I think we are on the good way, did I still completely fail to understand the problem, or do the above proposals (add Hash support to sort and add a sort_by method) help with your problem in a more generic way? If I am still missing something, please add sample data to show the actual issue you have and what you want to get: I feel like as it is now, this PR helps for some use cases but some generalization is possible.

XMol commented 1 year ago

Hi @smortex, sometimes going through longer discussions can be quite enlightening - for both parties! 😃


sorting arrays of hashes is already straightforward

That's a great solution with current methods that Puppet offers! It actually does the very same as cmp_hash(): comparing two values derived somehow from two given Hashes. So this solution alone would be enough for me to retract the pull request.


I left out all the details regarding configuration of multipath, because that is completely homebrew. I.e. we could avoid the need for comparing Hashes by rewriting other bits of code. So that is a weak argument, but explains our motivation.


Enabling sort() to order the keys of a Hash would be nice to have, but in my honest opinion, would be useful only for esthetic reasons, like dumping Hashes to terminals or files. In which case, one can already do Hash(sort(Array($hash))).


Agreed, sort_by() would be the generalized form of cmp_hash(), that can sort iterables, instead of comparing just two Hashes.
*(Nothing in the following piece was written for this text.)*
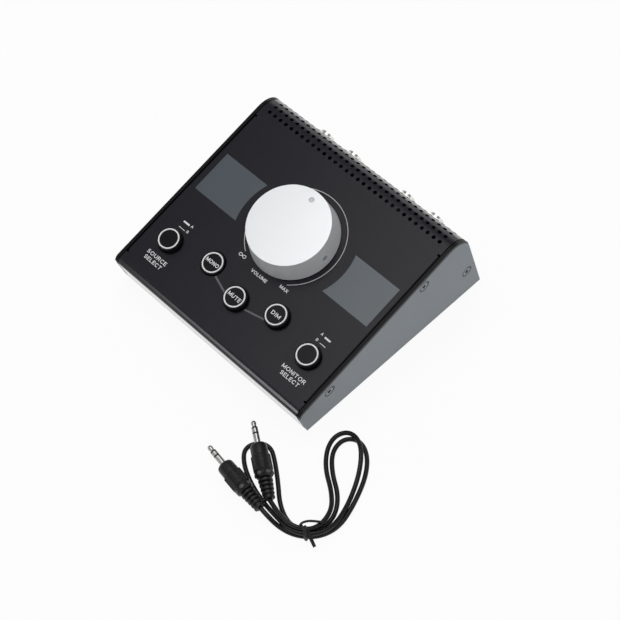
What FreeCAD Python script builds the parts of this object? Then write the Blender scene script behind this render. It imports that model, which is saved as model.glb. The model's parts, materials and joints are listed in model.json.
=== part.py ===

Your second proposal with sort_by() is the extension of build-in sort() with a block - perfect!

XMol commented 1 year ago

Closing this pull request, in favor of a new one that wants to add stdlib::sort_by.

Implementing that new function taught me quite a lot of things!

Now I'm struggling with the spec tests again, but that can be discussed in the upcoming new PR.